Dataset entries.
## start

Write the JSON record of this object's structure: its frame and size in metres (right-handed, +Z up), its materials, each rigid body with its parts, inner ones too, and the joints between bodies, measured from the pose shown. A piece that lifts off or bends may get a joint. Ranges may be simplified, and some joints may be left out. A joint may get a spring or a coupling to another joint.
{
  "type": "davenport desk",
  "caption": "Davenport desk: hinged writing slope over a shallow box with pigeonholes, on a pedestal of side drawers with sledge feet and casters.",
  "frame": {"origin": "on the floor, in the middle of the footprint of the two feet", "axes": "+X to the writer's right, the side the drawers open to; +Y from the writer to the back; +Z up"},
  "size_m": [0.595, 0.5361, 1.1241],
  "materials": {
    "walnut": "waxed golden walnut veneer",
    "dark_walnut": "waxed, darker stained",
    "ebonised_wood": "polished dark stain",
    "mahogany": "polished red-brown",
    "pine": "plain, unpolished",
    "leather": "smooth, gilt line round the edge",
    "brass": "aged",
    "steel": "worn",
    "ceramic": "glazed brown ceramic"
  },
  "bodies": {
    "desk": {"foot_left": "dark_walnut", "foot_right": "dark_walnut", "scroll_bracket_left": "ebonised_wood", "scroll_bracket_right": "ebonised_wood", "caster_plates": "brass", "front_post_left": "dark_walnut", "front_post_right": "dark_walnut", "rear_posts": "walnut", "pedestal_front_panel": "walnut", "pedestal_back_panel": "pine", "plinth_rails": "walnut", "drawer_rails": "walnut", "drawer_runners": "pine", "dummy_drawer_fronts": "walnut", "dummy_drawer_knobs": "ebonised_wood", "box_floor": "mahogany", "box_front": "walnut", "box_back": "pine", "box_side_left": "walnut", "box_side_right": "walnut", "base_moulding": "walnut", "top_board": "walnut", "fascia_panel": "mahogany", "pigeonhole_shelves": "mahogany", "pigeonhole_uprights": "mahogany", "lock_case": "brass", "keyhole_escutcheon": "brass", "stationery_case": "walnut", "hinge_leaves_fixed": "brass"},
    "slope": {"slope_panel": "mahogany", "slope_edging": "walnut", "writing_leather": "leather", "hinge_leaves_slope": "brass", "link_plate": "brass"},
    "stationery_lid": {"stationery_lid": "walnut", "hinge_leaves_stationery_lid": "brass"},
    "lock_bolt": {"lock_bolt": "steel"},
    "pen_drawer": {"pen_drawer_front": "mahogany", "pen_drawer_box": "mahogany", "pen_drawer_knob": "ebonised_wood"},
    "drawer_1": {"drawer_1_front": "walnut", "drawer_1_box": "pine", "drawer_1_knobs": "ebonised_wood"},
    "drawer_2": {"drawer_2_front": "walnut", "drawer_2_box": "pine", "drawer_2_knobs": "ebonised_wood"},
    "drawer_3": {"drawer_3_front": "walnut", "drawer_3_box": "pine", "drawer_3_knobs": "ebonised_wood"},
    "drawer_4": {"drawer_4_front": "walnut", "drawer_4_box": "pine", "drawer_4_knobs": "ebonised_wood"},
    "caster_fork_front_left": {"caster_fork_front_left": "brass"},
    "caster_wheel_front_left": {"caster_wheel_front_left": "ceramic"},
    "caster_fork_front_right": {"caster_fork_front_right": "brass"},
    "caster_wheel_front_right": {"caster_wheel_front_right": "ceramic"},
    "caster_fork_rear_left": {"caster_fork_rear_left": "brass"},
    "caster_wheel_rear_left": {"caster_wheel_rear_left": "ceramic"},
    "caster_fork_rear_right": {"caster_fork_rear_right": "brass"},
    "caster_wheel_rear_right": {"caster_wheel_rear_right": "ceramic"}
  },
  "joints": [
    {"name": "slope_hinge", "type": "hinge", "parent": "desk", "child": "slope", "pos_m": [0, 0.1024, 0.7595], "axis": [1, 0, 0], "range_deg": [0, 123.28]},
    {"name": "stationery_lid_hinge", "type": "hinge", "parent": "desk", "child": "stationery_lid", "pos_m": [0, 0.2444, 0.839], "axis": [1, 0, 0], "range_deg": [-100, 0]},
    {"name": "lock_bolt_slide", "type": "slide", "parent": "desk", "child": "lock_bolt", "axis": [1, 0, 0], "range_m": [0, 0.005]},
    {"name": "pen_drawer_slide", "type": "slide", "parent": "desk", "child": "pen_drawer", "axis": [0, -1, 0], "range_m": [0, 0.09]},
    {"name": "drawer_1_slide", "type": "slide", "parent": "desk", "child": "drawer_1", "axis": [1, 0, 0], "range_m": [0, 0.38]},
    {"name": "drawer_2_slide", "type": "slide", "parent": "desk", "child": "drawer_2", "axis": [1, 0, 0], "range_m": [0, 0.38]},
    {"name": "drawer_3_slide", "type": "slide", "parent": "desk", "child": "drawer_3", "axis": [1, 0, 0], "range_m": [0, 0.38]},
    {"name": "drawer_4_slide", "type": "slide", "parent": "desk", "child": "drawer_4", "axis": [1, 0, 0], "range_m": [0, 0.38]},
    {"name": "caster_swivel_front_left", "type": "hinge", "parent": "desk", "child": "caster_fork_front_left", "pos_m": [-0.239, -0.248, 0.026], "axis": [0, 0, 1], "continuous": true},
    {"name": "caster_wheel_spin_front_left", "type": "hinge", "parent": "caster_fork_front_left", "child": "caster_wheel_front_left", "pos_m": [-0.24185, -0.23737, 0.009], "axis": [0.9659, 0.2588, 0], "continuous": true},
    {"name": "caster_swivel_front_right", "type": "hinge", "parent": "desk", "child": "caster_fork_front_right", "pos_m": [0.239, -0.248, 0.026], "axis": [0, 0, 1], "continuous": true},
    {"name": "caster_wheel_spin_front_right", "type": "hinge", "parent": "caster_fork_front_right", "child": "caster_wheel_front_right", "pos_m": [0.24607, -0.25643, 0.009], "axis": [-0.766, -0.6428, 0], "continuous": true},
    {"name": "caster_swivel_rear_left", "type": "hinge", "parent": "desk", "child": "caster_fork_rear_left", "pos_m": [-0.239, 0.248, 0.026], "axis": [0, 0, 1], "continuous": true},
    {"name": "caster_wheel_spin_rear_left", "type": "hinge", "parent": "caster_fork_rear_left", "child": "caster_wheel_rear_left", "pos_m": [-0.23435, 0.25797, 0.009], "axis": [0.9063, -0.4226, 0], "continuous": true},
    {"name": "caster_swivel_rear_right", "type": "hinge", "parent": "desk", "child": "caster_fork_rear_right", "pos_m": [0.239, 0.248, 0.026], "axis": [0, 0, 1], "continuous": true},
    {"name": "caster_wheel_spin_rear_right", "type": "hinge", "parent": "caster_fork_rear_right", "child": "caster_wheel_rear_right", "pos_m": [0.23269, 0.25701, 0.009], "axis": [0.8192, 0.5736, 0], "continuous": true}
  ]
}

## end
## start

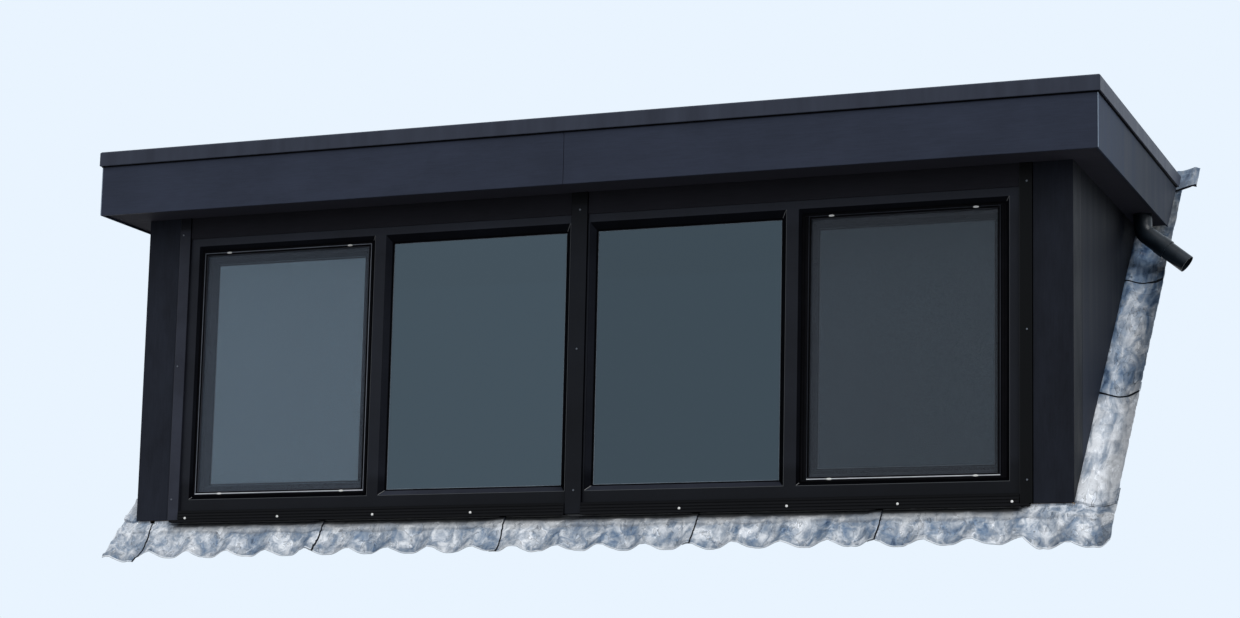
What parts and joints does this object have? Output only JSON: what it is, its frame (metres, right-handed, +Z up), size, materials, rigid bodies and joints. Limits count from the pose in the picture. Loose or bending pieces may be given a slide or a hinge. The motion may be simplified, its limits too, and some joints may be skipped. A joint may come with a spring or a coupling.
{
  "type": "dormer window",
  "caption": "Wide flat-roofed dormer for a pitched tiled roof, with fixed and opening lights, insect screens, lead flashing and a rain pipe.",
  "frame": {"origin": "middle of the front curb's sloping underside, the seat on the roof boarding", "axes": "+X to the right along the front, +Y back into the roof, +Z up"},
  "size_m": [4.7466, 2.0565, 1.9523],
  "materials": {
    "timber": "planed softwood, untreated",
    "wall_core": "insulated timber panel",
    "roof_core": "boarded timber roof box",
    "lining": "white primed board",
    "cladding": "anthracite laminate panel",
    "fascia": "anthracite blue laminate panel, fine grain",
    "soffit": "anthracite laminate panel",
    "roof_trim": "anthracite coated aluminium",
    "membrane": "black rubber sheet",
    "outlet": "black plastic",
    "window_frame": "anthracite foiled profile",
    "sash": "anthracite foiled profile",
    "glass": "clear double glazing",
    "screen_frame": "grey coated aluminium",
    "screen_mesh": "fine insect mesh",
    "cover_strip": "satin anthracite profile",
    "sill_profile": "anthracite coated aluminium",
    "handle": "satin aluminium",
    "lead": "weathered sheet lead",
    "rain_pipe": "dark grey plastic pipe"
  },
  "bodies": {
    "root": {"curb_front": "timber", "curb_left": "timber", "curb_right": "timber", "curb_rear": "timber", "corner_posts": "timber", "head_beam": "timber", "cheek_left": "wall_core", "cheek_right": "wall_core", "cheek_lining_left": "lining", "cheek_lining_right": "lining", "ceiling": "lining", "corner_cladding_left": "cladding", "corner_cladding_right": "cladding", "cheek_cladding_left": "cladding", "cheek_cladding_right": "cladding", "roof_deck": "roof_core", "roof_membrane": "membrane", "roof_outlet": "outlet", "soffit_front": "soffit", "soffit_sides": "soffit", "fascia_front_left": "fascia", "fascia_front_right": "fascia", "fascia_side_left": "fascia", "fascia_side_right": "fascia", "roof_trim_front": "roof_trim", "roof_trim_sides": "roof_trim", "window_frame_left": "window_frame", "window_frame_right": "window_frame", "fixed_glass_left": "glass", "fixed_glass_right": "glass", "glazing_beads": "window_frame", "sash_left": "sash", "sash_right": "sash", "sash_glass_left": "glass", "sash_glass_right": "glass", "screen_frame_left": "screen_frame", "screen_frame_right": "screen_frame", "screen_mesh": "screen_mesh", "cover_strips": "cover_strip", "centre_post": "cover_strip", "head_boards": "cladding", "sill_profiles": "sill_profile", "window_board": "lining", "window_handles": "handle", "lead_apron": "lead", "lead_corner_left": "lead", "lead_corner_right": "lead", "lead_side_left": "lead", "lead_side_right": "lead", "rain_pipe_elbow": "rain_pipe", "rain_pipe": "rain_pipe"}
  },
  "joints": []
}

## end

TASK DESCRIPTION. Copy all lines from the material that hold "object".

SOLUTION FOR THIS EXERCISE.
Write the JSON record of this object's structure: its frame and size in metres (right-handed, +Z up), its materials, each rigid body with its parts, inner ones too, and the joints between bodies, measured from the pose shown. A piece that lifts off or bends may get a joint. Ranges may be simplified, and some joints may be left out. A joint may get a spring or a coupling to another joint.
What parts and joints does this object have? Output only JSON: what it is, its frame (metres, right-handed, +Z up), size, materials, rigid bodies and joints. Limits count from the pose in the picture. Loose or bending pieces may be given a slide or a hinge. The motion may be simplified, its limits too, and some joints may be skipped. A joint may come with a spring or a coupling.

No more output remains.